Visiting a place like Kenya can have a major impact on your life, I don’t want to write about Kenya as if it’s hell on earth, if anything Kenya is one of the most advanced and progressive countries in Africa, but it’s still has problems with poverty and other 3rd world problems, what I mean is that a trip to a place like Kenya makes you feel truly grateful (some may feel a little guilt) that even though we live in a country which is still divided, we are still better off than many in the world, “visiting a slum with almost one million people was frightening, exiting and heart breaking” those were the words of Anne O’Neill, a RE teacher at Thornhill College in Londonderry, who I got the opportunity to interview about her life changing visit to Kenya along with trocaire teacher support programme.

Anne O’Neill has been involved with Trocaire for quite a while now, she has been involved with various trocaire projects in her school such as the Christmas gifts, she has done so much work that Trocaire gave her the opportunity to visit Kenya on a visit, they brought her along with a group of other people heavily involved with their organization to Kenya to show them the various projects that they have set up and where exactly the money is going. “When we first arrived we were a group of white people in the midst of a large body of black people, by the time we left, we could see the different tribes that we left, we could see the different tribes that people belonged to by their colour and face shape, we no longer saw colour, we saw our friends”

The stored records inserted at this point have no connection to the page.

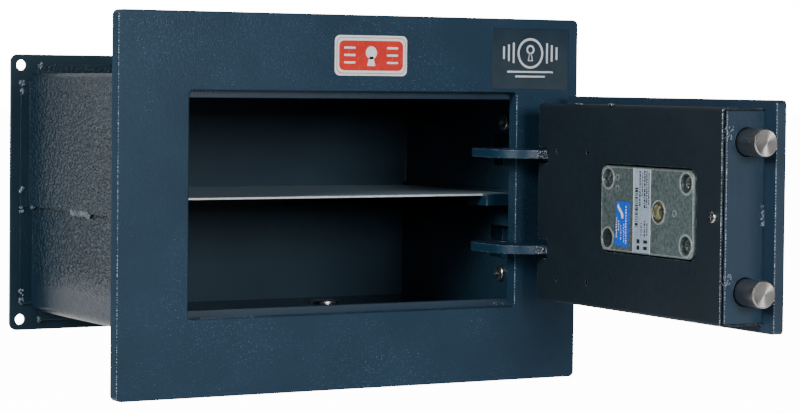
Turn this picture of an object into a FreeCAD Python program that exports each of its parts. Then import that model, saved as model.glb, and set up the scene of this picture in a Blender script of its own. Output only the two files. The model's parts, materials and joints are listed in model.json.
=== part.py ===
import FreeCAD, Part
import math
import os

# Wall safe, millimetres.  X to the right, Y into the wall, Z up.  Everything is drawn from the
# front face of the front frame (Y = 0) with the door shut, then the door is swung to its rest
# angle and the whole safe is moved so that the origin is the centre of the rear plate's back face.

# ---- driving dimensions ----
DEPTH = 215.0                                   # front face of frame to back face of rear plate
FRAME_W, FRAME_H, FRAME_T = 370.0, 265.0, 10.0  # front frame plate
OPEN_W, OPEN_H = 264.0, 157.0                   # doorway
SHEET = 2.5                                     # body sheet
UPPER_HALF_W, LOWER_HALF_W = 164.0, 161.5       # outside half widths of the two body shells
BODY_TOP, BODY_BOTTOM = 89.2, -89.0             # outside of the shells
LAP_LOW, LAP_HIGH = -10.5, 5.0                  # the shells overlap between these heights
BEND = 6.0                                      # outside bend radius of the body sheet
LIP_X, LIP_OUT, LIP_T = 171.4, 7.0, 2.0         # lips of the shells, welded to the rear plate
LIP_NOTCH = 6.0                                 # the side lips stop this far from each bend
REAR_W, REAR_H, REAR_T = 356.0, 206.0, 3.0      # rear mounting plate
ANCHOR_X, ANCHOR_Z, ANCHOR_R = 170.0, 95.0, 4.0

PIVOT_X, PIVOT_Y, PIN_R = 158.3, 19.5, 3.0      # hinge axis
RUN_FIT = 0.05                                  # running clearance on the pins, each side
REST_ANGLE = 88.0                               # door angle from shut, as it stands at rest
DOOR_LEFT, DOOR_RIGHT, DOOR_HALF_H, DOOR_T = -129.7, 129.4, 76.3, 8.0
HINGE_BEVEL = 2.2                               # back edge of the door plate leans away by this
ARM_Z, ARM_T = 34.4, 6.0                        # arm centre height and thickness
ARM_INNER_R = 34.5                              # clears the frame edge as the door swings

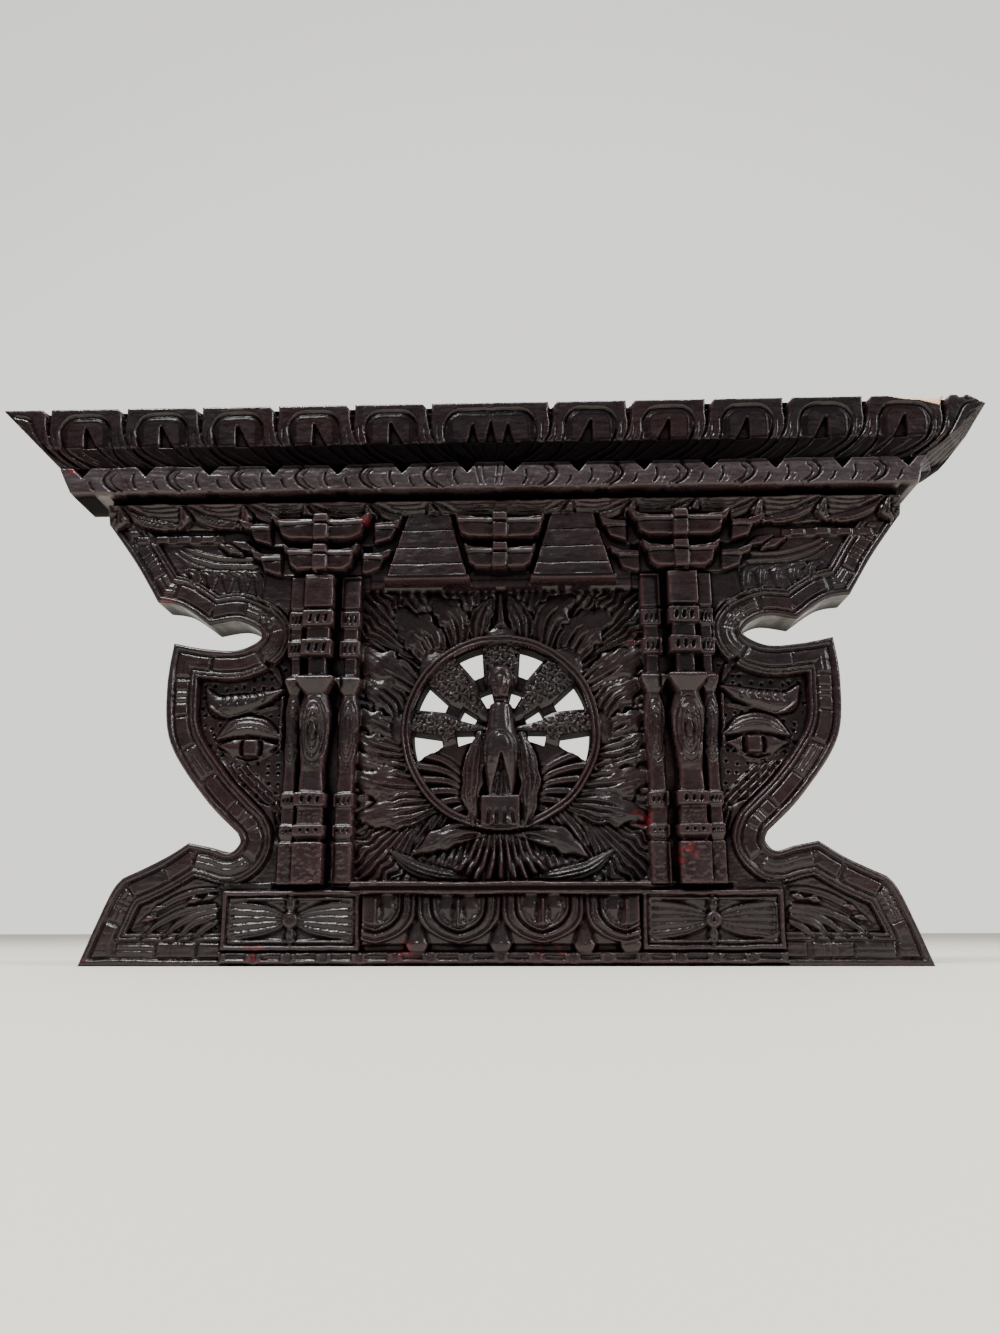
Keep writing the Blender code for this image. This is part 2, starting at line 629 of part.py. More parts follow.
def post(added, x, width, front, back, chamfered):
    """One carved post, as blocks, necks and an urn between its head and the plinth."""
    half, foot = width / 2, LEDGE_TOP - 0.001
    run = POST_HEAD - foot
    # Each block is its lower end as a share of the post's height, its share of the full half
    # width, and how far it falls short of the front as a share of the half width.
    profile = [
        (0.000, 1.00, 0.0, 0.0),
        (0.125, 1.00, 0.0, 0.0),
        (0.132, 0.80, 0.4, 0.0),
        (0.150, 1.05, 0.0, 0.0),
        (0.178, 1.05, 0.0, 0.0),
        (0.184, 0.86, 0.3, 0.0),
        (0.235, 0.86, 0.3, 0.0),
        (0.240, 1.03, 0.0, 0.0),
        (0.278, 1.03, 0.0, 0.0),
        (0.284, 0.80, 0.4, 0.0),
        (0.345, 0.76, 0.5, 0.1),
        (0.455, 0.96, 0.1, 0.5),
        (0.540, 1.08, -0.1, 0.55),
        (0.598, 0.80, 0.3, 0.3),
        (0.640, 1.28, -0.2, 0.0),
        (0.652, 1.28, -0.2, 0.0),
        (0.668, 0.62, 0.6, 0.0),
        (0.722, 0.62, 0.6, 0.0),
        (0.728, 1.04, 0.0, 0.0),
        (0.776, 1.04, 0.0, 0.0),
        (0.782, 0.78, 0.4, 0.0),
        (0.820, 0.78, 0.4, 0.0),
        (0.826, 1.04, 0.0, 0.0),
        (0.874, 1.04, 0.0, 0.0),
        (0.882, 0.84, 0.4, 0.0),
        (0.890, 1.00, 0.0, 0.0),
        (1.000, 1.00, 0.0, 0.0),
    ]
    levels = []
    for share, size, short, round_off in profile:
        levels.append((foot + run * share, half * size, front - short * half, 0.0004 + round_off * half))
    if chamfered:
        added.turned(x, levels, back)
    else:
        added.stack(x, [level[:3] for level in levels], back)


def posts(added):
    for side in (-1, 1):
        x = side * CLUSTER_SPACING
        outer = x + side * (POST_WIDTH + OUTER_POST_WIDTH) / 2
        back = WINDOW_FLOOR - OVERLAP
        post(added, x, POST_WIDTH, POST_DEPTH, back, True)
        post(added, outer, OUTER_POST_WIDTH, SIDE_POST_DEPTH, back, False)
        post(added, side * INNER_POST_HALF, INNER_POST_WIDTH, SIDE_POST_DEPTH, back, False)


def window(added, sunk, pierced):
    """The sunk square, its leaves, the ring and the pierced fan."""
    sunk.block(0.0, WINDOW_WIDTH, WINDOW_SILL, WINDOW_SILL + WINDOW_HEIGHT, WINDOW_FLOOR, CORNICE_DEPTH)
    reach = WINDOW_WIDTH / 2 - 0.001
    floor = WINDOW_FLOOR
    for i in range(RING_LEAVES):
        angle = 2 * pi * (i + 0.5) / RING_LEAVES
        dx, dz = cos(angle), sin(angle)
        start = ROUNDEL_RADIUS - 0.001
        low = ROUNDEL_CENTRE - WINDOW_SILL - 0.001
        high = WINDOW_SILL + WINDOW_HEIGHT - ROUNDEL_CENTRE - 0.001
        edge_z = (high if dz > 0 else low) / max(abs(dz), 1e-6)
        end = min(reach / max(abs(dx), 1e-6), edge_z)
        spine = [(dx * r, ROUNDEL_CENTRE + dz * r) for r in (start, start + (end - start) * 0.55, end)]
        widths = [0.012, 0.0185, 0.002]
        ridge = [floor + LEAF_HEIGHT * s for s in (1.0, 0.9, 0.35)]
        added.blade(spine, widths, floor - OVERLAP, floor + LEAF_HEIGHT * 0.45, ridge)
    ring_turns = 40
    rings = []
    for i in range(ring_turns):
        angle = 2 * pi * i / ring_turns
        ring = []
        for radius, depth in (
            (ROUNDEL_RADIUS - RING_WIDTH, floor - OVERLAP),
            (ROUNDEL_RADIUS, floor - OVERLAP),
            (ROUNDEL_RADIUS, floor + RING_HEIGHT),
            (ROUNDEL_RADIUS - RING_WIDTH, floor + RING_HEIGHT),
        ):
            ring.append(at(cos(angle) * radius, depth, ROUNDEL_CENTRE + sin(angle) * radius))
        rings.append(ring)
    added.loft(rings, closed=True)
    fan(added, pierced)


def polar(radius, degrees):
    """A point on the roundel, with its angle counted from straight up."""
    return (radius * sin(radians(degrees)), ROUNDEL_CENTRE + radius * cos(radians(degrees)))


def sector(inner, outer, centre, spread_inner, spread_outer):
    """The outline of a pierced opening between two feathers."""
    line = [polar(inner, centre - spread_inner), polar(inner, centre + spread_inner)]
    line += [polar(outer, centre + spread_outer), polar(outer, centre), polar(outer, centre - spread_outer)]
    return line


def fan(added, pierced):
    inside = ROUNDEL_RADIUS - RING_WIDTH
    floor = WINDOW_FLOOR
    first = -(FEATHERS - 1) / 2 * FEATHER_STEP
    for i in range(FEATHERS):
        angle = first + i * FEATHER_STEP
        spine = [polar(inside * r, angle) for r in (0.18, 0.45, 0.72, 0.99)]
        widths = [0.004, 0.0075, 0.0165, 0.0150]
        ridge = [floor + FAN_HEIGHT * s for s in (0.9, 1.2, 1.5, 1.1)]
        added.blade(spine, widths, floor - OVERLAP, floor + FAN_HEIGHT * 0.5, ridge)
    for i in range(FEATHERS + 1):
        angle = first + (i - 0.5) * FEATHER_STEP
        angle = max(-100.0, min(100.0, angle))
        outer = sector(inside * 0.66, inside * 0.99, angle, 5.0, 9.5)
        inner = sector(inside * 0.30, inside * 0.50, angle, 9.0, 9.0)
        for outline in (outer, inner):
            pierced.prism(outline, -0.001, CORNICE_DEPTH)
    lines = 4
    for side in (-1, 1):
        for i in range(lines):
            angle = 118.0 + i * 16.0
            spine = [polar(inside * r, side * (angle - 14 * (1 - r))) for r in (0.35, 0.7, 1.03)]
            ridge = [floor + FAN_HEIGHT * 1.1] * 3
            added.blade(spine, [0.003, 0.005, 0.006], floor - OVERLAP, floor + FAN_HEIGHT * 0.4, ridge)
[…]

Mrs O’Neill told me a very saddening story about one of the people she met in Kenya; their names were Wilson and Teresa, “Wilson was dying from cancer and his wife had set up a crèche (day care centre) to provide for the family. Their house was a shack made of cardboard boxes with one armchair, a small TV and decorated with house paper cuttings and tinsel. 2 of their children had got to university; one had dropped out in his final year because he was unable to pay the fees.”

Not everything was upsetting; in fact a lot of it was quite amazing. Mrs O’Neill got the opportunity to work with one of the secondary schools in Kenya “the girl’s secondary school we visited had a brown uniform, the same as I had at school...they were the same as teenage girls in Ireland, interested in music and boys, they went to school from 8 to 6 everyday and Saturday until 2 o’clock.”

Mrs O’Neill also got the opportunity to go on a safari trip, “the safari gave us a chance to get up close to the giraffes and lions. The elephant sanctuary showed the beauty of Africa as well as the dignity of its people”

The visit showed Anne O’Neill just the amount of good that the Trocaire projects do across the world, and how the human spirit can overcome any adversity.

“Despite the desperate poverty, the people were cheerful, polite, welcoming and generous. They had next to nothing but were determined to make the best of what they had, life!”